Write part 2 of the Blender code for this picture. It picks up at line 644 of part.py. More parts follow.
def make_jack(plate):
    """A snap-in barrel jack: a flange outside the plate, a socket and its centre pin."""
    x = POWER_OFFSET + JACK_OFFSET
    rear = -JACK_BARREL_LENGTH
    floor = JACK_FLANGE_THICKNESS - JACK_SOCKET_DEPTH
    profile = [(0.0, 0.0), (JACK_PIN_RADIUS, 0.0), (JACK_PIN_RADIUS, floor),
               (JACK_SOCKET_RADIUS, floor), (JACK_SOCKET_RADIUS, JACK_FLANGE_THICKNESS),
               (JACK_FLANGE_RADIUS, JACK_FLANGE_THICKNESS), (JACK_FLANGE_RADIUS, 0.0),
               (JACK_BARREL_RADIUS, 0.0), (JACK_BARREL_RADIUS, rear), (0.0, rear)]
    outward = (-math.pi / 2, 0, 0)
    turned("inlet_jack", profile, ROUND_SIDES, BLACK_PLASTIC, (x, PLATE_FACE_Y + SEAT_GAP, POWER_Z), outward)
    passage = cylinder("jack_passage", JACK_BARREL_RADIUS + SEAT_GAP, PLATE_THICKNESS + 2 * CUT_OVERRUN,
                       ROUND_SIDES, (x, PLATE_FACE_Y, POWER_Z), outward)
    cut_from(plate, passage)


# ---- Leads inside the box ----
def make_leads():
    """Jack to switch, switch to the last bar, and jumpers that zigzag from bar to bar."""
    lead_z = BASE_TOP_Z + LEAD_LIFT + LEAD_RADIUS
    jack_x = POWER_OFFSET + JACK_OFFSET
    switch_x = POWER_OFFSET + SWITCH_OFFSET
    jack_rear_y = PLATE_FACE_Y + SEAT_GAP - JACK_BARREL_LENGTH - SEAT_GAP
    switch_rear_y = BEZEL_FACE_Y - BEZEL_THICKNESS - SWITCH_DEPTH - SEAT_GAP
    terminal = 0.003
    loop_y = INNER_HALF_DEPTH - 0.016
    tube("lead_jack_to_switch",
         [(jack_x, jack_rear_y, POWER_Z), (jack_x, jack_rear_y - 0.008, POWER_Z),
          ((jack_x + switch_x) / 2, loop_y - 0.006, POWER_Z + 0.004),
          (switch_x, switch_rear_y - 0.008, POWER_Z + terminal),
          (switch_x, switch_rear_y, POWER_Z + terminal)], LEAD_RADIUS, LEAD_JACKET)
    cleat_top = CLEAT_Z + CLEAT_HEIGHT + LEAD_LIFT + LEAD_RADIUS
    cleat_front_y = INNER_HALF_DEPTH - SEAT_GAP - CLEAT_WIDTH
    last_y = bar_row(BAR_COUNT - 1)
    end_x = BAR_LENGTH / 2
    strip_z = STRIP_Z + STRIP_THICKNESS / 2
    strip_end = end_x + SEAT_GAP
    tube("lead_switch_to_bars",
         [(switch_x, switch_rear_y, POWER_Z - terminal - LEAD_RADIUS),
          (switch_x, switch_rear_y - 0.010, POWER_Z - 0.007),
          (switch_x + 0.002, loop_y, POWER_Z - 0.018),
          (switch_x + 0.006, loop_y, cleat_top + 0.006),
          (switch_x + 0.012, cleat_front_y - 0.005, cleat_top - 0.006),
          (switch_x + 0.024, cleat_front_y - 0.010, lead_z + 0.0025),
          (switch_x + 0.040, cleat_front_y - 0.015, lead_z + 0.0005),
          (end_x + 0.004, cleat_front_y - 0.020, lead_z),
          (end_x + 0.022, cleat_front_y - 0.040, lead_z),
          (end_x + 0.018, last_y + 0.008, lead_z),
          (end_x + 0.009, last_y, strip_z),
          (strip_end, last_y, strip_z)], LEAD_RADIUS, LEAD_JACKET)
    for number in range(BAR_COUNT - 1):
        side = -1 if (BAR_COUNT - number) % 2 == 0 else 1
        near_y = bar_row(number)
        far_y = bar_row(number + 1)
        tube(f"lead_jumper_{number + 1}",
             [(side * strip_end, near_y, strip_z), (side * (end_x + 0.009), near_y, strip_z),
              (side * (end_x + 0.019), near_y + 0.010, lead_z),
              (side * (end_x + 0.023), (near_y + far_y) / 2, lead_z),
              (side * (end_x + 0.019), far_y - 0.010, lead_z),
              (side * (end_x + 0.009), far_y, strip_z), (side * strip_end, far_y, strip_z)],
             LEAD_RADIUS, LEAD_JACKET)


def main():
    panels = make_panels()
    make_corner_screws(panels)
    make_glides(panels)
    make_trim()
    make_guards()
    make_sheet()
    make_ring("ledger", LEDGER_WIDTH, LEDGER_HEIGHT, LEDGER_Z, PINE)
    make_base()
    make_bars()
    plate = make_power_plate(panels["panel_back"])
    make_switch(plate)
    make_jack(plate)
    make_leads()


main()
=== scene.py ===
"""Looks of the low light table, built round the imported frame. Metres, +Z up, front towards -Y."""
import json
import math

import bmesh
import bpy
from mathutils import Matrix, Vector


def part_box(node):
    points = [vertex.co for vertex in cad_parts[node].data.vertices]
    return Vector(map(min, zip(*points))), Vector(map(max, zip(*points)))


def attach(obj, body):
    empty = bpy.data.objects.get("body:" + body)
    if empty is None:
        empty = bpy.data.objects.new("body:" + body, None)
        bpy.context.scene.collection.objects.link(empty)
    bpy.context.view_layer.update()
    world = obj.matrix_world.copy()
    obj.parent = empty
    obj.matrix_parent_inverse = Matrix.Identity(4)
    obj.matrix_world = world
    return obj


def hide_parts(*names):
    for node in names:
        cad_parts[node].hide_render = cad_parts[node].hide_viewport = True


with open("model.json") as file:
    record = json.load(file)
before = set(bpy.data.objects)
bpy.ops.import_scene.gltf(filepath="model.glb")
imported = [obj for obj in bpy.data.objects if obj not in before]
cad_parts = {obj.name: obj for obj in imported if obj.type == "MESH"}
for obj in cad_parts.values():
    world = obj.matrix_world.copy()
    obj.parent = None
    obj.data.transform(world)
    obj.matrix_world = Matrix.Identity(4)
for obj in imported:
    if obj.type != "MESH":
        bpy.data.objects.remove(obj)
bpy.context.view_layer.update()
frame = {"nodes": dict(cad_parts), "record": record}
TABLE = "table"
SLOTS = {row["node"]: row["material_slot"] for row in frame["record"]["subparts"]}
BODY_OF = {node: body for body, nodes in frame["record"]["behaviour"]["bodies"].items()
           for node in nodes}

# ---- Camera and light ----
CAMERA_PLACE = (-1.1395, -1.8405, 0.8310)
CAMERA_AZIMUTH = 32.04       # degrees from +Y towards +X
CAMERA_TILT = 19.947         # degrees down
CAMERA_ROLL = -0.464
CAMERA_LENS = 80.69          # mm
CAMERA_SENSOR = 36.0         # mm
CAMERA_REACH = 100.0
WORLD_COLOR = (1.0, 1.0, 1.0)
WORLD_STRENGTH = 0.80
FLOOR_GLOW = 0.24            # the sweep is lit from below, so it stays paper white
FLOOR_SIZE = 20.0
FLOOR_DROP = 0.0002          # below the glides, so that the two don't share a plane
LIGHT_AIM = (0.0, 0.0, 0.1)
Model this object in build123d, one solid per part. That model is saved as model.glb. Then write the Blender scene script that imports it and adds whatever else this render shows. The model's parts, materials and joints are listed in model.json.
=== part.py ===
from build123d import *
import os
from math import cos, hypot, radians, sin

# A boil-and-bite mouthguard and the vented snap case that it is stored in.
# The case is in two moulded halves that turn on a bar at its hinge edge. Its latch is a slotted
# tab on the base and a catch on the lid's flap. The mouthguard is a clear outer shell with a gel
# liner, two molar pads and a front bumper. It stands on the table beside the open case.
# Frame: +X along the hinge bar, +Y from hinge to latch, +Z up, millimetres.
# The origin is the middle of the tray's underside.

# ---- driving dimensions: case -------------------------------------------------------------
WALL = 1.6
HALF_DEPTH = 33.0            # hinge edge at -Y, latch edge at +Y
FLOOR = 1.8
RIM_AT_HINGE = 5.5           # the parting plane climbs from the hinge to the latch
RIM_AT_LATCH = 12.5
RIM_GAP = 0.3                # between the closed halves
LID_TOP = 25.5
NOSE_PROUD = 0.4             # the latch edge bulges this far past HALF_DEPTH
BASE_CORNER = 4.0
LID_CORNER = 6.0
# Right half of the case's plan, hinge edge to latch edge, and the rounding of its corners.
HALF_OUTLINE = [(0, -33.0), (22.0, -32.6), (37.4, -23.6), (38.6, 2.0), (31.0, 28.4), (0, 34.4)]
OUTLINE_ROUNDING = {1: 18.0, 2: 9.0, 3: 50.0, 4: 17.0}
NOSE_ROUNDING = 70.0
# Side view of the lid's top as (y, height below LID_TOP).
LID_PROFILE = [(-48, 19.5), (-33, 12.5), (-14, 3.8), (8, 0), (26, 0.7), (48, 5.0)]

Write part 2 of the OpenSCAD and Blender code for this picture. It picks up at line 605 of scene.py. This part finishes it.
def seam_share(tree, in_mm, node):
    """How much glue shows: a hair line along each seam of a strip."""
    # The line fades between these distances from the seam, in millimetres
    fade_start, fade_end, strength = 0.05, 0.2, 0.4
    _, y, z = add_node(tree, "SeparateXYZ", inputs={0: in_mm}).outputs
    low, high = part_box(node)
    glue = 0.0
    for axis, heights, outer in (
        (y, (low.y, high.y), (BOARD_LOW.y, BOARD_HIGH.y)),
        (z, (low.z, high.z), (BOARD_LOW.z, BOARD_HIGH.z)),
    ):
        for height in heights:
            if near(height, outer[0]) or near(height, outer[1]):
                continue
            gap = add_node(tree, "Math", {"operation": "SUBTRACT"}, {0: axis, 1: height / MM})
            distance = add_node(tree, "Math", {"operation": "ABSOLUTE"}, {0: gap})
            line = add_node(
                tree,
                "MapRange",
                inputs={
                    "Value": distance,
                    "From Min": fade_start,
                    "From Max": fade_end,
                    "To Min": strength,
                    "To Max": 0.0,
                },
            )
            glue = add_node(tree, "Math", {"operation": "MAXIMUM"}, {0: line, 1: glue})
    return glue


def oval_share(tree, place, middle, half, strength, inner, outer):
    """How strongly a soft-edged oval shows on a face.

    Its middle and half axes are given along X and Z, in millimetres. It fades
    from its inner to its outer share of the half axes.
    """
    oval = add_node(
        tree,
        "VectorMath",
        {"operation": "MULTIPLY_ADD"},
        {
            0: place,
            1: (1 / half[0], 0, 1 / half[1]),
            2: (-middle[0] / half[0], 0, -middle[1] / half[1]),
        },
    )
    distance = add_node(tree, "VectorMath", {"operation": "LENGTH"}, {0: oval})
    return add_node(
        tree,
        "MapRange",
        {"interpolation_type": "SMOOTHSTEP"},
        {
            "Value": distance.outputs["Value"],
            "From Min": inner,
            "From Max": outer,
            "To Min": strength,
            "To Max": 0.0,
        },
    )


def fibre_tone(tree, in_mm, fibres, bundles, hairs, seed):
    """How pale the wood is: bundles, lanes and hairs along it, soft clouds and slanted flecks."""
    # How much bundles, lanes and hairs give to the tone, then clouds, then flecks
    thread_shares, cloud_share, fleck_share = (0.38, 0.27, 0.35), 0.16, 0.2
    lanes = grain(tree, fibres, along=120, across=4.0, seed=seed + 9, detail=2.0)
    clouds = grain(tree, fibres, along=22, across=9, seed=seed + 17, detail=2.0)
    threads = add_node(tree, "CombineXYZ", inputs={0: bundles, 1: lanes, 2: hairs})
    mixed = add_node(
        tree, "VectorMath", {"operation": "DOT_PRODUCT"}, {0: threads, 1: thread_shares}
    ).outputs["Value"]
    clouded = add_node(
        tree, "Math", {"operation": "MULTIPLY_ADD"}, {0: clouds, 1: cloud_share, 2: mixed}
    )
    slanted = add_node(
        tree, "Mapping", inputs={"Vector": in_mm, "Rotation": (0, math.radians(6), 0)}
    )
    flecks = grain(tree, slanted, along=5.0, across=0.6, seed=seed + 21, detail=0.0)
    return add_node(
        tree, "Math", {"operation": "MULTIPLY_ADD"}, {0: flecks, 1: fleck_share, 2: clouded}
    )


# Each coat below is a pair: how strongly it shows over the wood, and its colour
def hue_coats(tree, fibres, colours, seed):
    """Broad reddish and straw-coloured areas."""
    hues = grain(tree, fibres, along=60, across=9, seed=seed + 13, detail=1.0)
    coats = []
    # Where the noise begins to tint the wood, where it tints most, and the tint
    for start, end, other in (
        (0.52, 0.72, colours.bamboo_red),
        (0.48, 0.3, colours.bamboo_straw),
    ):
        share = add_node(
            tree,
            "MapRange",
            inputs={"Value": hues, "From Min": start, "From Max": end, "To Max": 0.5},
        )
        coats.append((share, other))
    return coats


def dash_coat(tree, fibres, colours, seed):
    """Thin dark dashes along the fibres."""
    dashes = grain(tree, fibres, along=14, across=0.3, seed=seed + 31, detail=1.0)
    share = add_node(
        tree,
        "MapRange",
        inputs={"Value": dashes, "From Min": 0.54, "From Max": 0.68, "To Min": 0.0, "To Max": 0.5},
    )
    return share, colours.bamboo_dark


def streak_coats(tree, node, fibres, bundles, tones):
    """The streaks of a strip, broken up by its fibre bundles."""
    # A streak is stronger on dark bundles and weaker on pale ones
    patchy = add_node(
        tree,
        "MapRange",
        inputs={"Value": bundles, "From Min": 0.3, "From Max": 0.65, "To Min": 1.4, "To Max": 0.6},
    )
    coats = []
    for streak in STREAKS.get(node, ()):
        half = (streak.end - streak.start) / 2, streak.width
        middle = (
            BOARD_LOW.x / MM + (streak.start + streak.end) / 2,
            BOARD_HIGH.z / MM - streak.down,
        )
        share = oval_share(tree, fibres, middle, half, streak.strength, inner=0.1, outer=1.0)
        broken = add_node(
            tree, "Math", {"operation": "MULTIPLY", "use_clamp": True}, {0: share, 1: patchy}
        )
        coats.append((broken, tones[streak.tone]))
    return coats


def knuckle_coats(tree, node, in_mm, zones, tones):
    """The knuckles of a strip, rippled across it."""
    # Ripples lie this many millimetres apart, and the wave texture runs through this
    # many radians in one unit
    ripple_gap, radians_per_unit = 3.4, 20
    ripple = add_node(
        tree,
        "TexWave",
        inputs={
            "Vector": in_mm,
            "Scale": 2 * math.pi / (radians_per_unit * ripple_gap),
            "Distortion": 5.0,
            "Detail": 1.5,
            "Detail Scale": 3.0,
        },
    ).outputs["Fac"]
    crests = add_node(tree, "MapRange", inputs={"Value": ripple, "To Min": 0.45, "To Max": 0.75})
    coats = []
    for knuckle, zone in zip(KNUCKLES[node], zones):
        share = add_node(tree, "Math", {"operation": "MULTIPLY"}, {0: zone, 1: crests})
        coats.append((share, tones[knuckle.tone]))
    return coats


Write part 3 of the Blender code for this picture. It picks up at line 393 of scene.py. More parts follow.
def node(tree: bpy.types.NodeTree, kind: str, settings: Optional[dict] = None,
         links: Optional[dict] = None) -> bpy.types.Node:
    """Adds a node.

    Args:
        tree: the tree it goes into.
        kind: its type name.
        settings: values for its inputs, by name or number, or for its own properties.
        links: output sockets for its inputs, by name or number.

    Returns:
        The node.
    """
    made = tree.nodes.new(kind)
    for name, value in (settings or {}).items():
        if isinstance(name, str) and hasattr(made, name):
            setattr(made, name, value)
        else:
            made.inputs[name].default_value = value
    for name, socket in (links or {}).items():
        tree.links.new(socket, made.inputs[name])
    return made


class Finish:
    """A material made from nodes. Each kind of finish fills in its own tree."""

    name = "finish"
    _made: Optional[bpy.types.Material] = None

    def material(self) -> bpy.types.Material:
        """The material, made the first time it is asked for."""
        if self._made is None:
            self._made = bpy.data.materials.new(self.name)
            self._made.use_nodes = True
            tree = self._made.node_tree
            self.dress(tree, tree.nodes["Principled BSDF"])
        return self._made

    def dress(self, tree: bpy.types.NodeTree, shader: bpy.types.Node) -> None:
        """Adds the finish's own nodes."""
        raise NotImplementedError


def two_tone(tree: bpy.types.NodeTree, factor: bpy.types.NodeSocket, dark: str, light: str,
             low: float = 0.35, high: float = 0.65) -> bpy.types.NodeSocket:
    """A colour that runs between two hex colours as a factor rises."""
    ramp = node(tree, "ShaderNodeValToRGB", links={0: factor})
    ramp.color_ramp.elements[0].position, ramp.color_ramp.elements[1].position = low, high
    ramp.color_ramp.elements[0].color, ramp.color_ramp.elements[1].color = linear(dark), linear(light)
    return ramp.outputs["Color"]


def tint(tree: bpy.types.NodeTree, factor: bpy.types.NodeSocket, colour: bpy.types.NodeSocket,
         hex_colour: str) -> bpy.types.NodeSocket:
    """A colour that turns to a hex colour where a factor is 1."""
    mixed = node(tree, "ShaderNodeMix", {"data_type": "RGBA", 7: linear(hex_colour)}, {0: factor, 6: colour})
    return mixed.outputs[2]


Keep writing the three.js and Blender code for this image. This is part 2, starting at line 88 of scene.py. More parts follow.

Given task:
In the listing above, find the line containing "make_corner_screws(panels)" and the line containing "bpy.data.objects.remove(obj)", then repeat those two lines and everything between them exactly.

Solution:
    make_corner_screws(panels)
    make_glides(panels)
    make_trim()
    make_guards()
    make_sheet()
    make_ring("ledger", LEDGER_WIDTH, LEDGER_HEIGHT, LEDGER_Z, PINE)
    make_base()
    make_bars()
    plate = make_power_plate(panels["panel_back"])
    make_switch(plate)
    make_jack(plate)
    make_leads()


main()
=== scene.py ===
"""Looks of the low light table, built round the imported frame. Metres, +Z up, front towards -Y."""
import json
import math

import bmesh
import bpy
from mathutils import Matrix, Vector


def part_box(node):
    points = [vertex.co for vertex in cad_parts[node].data.vertices]
    return Vector(map(min, zip(*points))), Vector(map(max, zip(*points)))


def attach(obj, body):
    empty = bpy.data.objects.get("body:" + body)
    if empty is None:
        empty = bpy.data.objects.new("body:" + body, None)
        bpy.context.scene.collection.objects.link(empty)
    bpy.context.view_layer.update()
    world = obj.matrix_world.copy()
    obj.parent = empty
    obj.matrix_parent_inverse = Matrix.Identity(4)
    obj.matrix_world = world
    return obj


def hide_parts(*names):
    for node in names:
        cad_parts[node].hide_render = cad_parts[node].hide_viewport = True


with open("model.json") as file:
    record = json.load(file)
before = set(bpy.data.objects)
bpy.ops.import_scene.gltf(filepath="model.glb")
imported = [obj for obj in bpy.data.objects if obj not in before]
cad_parts = {obj.name: obj for obj in imported if obj.type == "MESH"}
for obj in cad_parts.values():
    world = obj.matrix_world.copy()
    obj.parent = None
    obj.data.transform(world)
    obj.matrix_world = Matrix.Identity(4)
for obj in imported:
    if obj.type != "MESH":
        bpy.data.objects.remove(obj)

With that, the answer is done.